Jackson County Board of Education Superintendent Blaine Hess said that the longer remote learning continues, the more requests his office is getting from parents for hot spots to be placed in homes. More students are also accessing the hot spots at various public buildings in the county.

Students from Ripley High School teacher Adena Barnette’s state and local politics classes attended the meeting. When asked if they were receiving direct instruction from their teachers, each responded affirmatively.

Barnette said that she is starting to video some portions of the lesson, with one advantage being able to archive some lectures.

The superintended commended the county’s teachers for “stepping up with remote learning.”

Hess also shared that the county has met all requirements on the efficiency profile required by the state board of education.

“That doesn’t happen by accident,” he said. “People here work very hard to make sure things are done correctly.”

The issue of virtual school students who either have not attended one class or who are far behind in turning in assignments was discussed. Those who are not doing well in virtual classes and must return to in-person for the next semester is approximately 125 students. A total of 20-25 students have not attended any virtual class. There are over 600 students enrolled in virtual school.

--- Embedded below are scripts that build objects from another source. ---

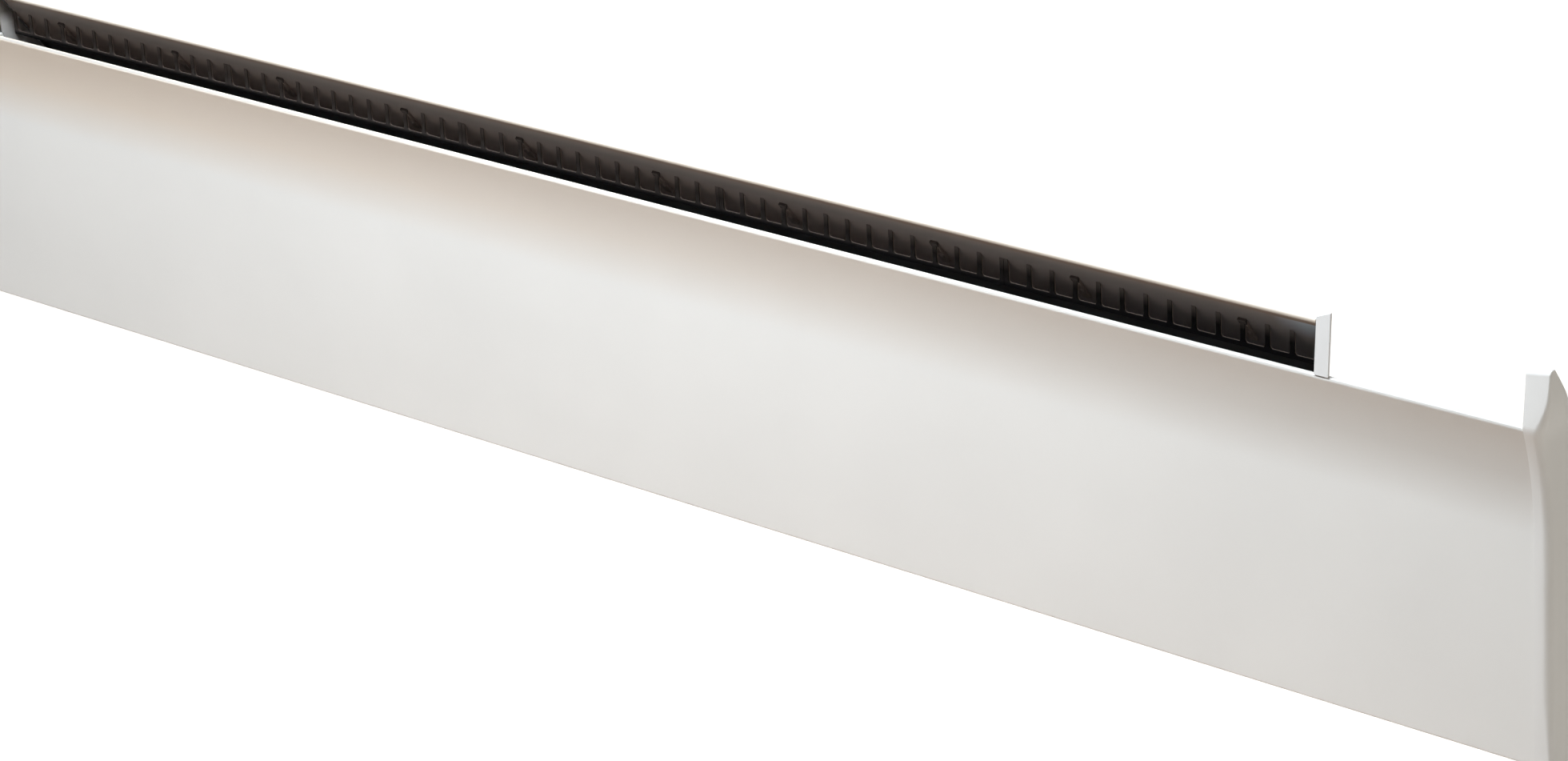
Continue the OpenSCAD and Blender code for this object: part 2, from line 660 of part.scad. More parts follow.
module element_bracket(i) {
    x = bracket_x[i];
    foot_x = bracket_side[i] > 0 ? x : x + bracket_sheet - bracket_foot;
    y0 = element_y - bush_r - 6;
    y1 = shield_front - touch;
    z0 = element_z - 23;
    hung() color([0.7, 0.71, 0.72]) difference() {
        union() {
            translate([x, y0, element_z - bush_r - 6]) cube([bracket_sheet, y1 - y0, 2 * bush_r + 12]);
            translate([x, y1 - 10, z0]) cube([bracket_sheet, 10, 46]);
            translate([foot_x, y1 - bracket_sheet, z0]) cube([bracket_foot, bracket_sheet, 46]);
        }
        translate([x - 1, element_y, element_z]) rotate([0, 90, 0])
            cylinder(h = bracket_sheet + 2, r = bush_r + touch);
        for (z = bracket_foot_z) translate([foot_mid(i), y1 - bracket_sheet - 1, z]) rotate([-90, 0, 0])
            cylinder(h = bracket_sheet + 2, r = casing_screw_r + touch);
    }
}

module element_bracket_left() {
    element_bracket(0);
}

module element_bracket_middle() {
    element_bracket(1);
}

module element_bracket_right() {
    element_bracket(2);
}

cutout_x = bracket_x[2] - 40;
cutout_z = element_z + 31;
cutout_r = 8;

module thermal_cutout() {
    hung() color([0.25, 0.22, 0.2]) translate([cutout_x, shield_front - touch, cutout_z])
        rotate([90, 0, 0]) {
            translate([-12, -4, 0]) cube([24, 8, 0.8]);
            cylinder(h = 5, r = cutout_r);
            cylinder(h = 9, r = cutout_r - 2);
            for (x = [-4, 4]) translate([x - 1.5, -0.4, 8]) cube([3, 0.8, 7]);
        }
}

// Controls
deck_y0 = face_y(deck_z) + panel_t + 0.8;

module deck_plan() {
    difference() {
        translate([slot_x1 - depth, deck_y0])
            square([half - slot_x1 + depth - part_gap, inner_back - part_gap - deck_y0]);
        difference() {
            translate([slot_x1 - 2 * depth, -2 * depth]) square([4 * depth, 4 * depth]);
            bay_plan(-cheek_t - part_gap);
        }
    }
}

switch_w = 13;
switch_l = 19;
pipe_r = 2.4;
deck_screw_at = [[housing_x0 + 5, housing_y0 + 5], [housing_x1 - 5, housing_y1 - 5],
    [housing_x0 + 5, housing_y1 - 5], [housing_x1 - 5, housing_y0 + 5]];
deck_screw_r = 1.5;

module control_deck() {
    hung() color([0.88, 0.88, 0.87]) translate([0, 0, deck_under]) linear_extrude(deck_t) difference() {
        deck_plan();
        translate([knob_x, control_y]) circle(spindle_r + 1);
        translate([switch_x - switch_w / 2 - touch, control_y - switch_l / 2 - touch])
            square([switch_w + 2 * touch, switch_l + 2 * touch]);
        translate([pipe_x, pipe_y]) circle(pipe_r + touch);
        for (p = deck_screw_at) translate(p) circle(deck_screw_r + touch);
    }
}

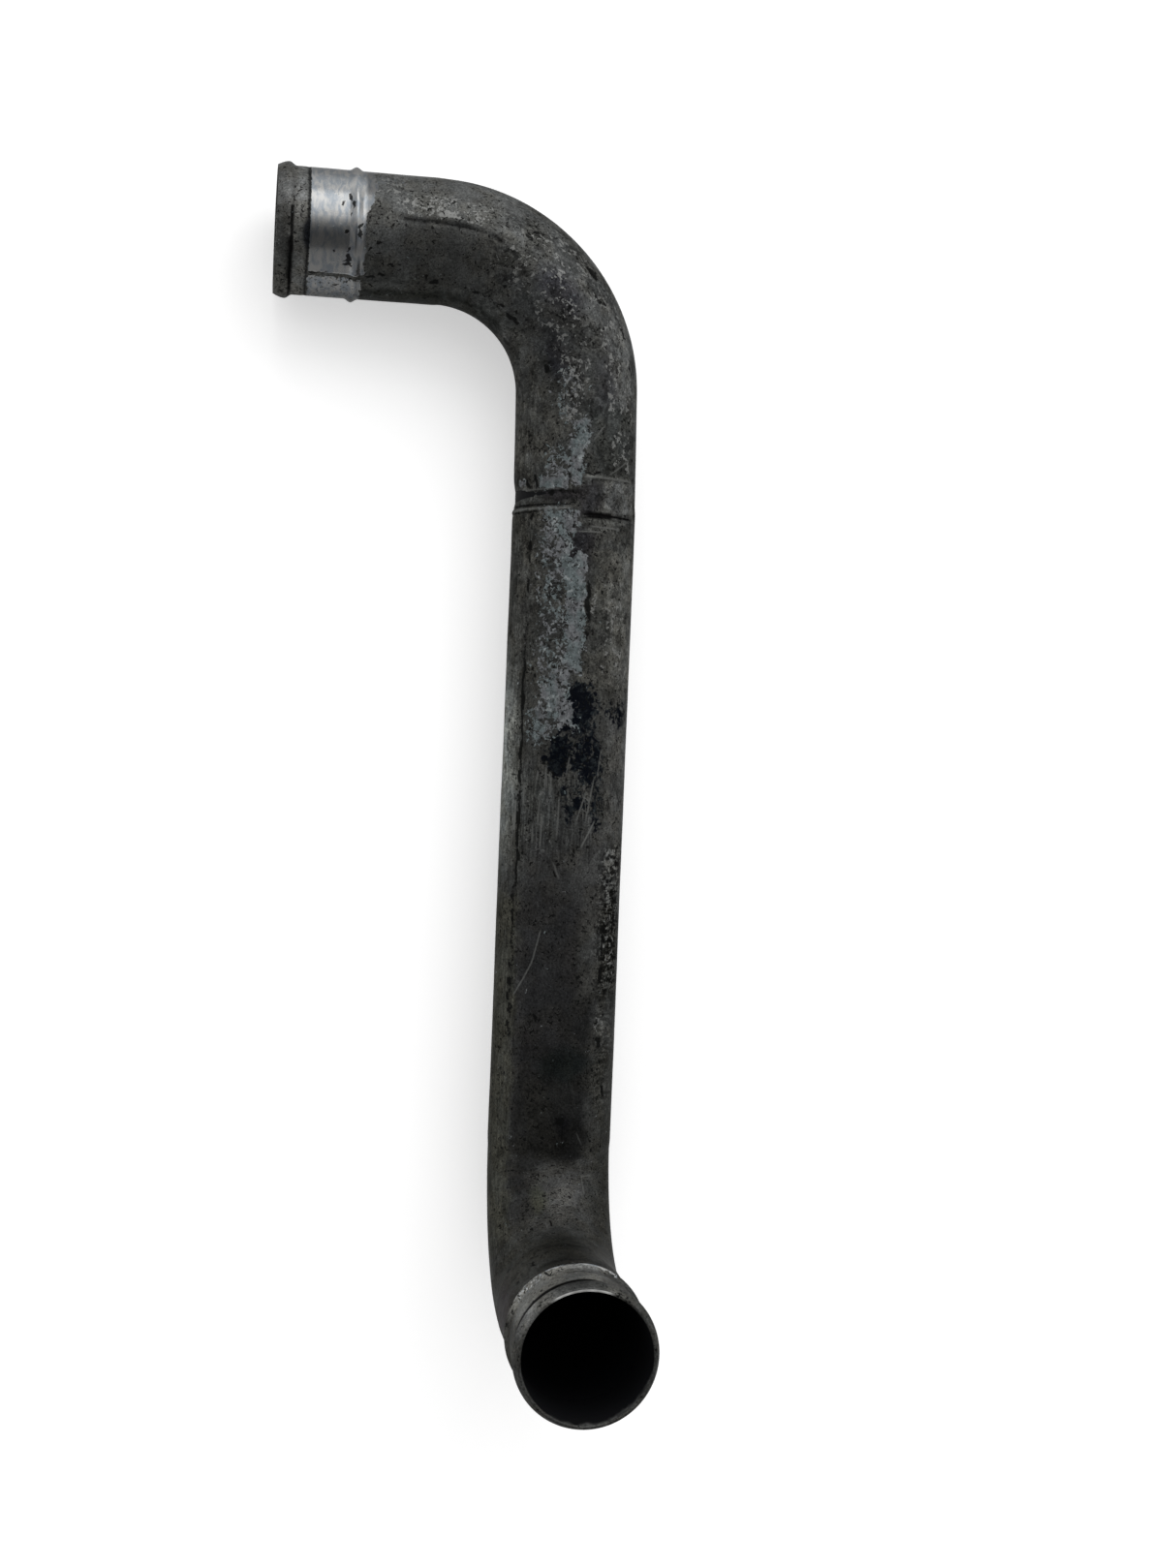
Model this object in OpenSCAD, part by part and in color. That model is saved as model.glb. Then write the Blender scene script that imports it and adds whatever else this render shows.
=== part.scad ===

“We have tried numerous times to reach those who have not attended a single class,” Hess said. “We have been unsuccessful with both students and parents.”

The devices issued to students who have made no effort to take an active part in their education will be deactivated.

“These students will not be able to access the internet with school devices,” Hess said. “Hopefully this action will get a response.”

As far as in-person school is concerned, Hess said the county is still in red on the metric map.

“We only have four positive cases in our schools as of this evening,” he said. “There are three students and one teacher.”

In other business, board members Bobbi Ferrell, Steve Chancey, Jim Frazier, Ben Mize, and Dan Barnette:

• Approved the Certificate of Substantial Completion with United Construction Company, Inc. for repairs to the Ripley High School Annex Building

• Approved rescheduling Friday, Dec. 18, Faculty Senate day to Monday, Dec. 21

• Approved 2021-2022 school calendar with students first day being Aug. 18 and Aug. 9 for teachers

• Approved a memorandum of understanding with Burlington United Methodist Family Services to provide collaborative support for educational needs for children in the foster care program

• Approved a request from Ava Young for her child to attend select classes at Ripley Middle

• Approved Ripley High wrestling team to attend a regular-season match in Alliance, Ohio, on Jan. 15-16, 2021

• Approved several policy changes to reflect those by the state board of education or enacted by the West Virginia Legislature

• Learned that Rich Casto, county transportation director, is investigating new inventory software

In personnel:

Resignations: Rebecca Henry, substitute secretary

Transfers: Sarah Waybright from half-time Cook III Ripley Elementary to custodian III, Cottageville/Ravenswood Middle; Derek Harpold, from bus operator route #07 to Route #28; Mary E. Hunt, from assistant principal Ravenswood High to itinerant art teacher countywide.

Employments: Victoria Allinder, Michael A. Hupp, Stephen Craddock, Haley Taylor, Roger A. Rose, substitute teachers; Susan Fitzpatrick, cook III half-time, Ravenswood Middle; Tshanina Price, cheerleading coach Ravenswood Middle

Other: Alyssa Galusha, Ravenswood High, leave of absence for infant bonding beginning Jan. 4, 2021; Heidie Bragg, cook III half-time Kenna Elementary, extension of leave of absence to Dec. 4, 2020; Regenia Rawson, bus operator, termination of employment; curriculum developers for middle, high, and elementary schools complete list at

The next meeting of the board will be at 7 p.m. on Dec. 17 at the administrative office.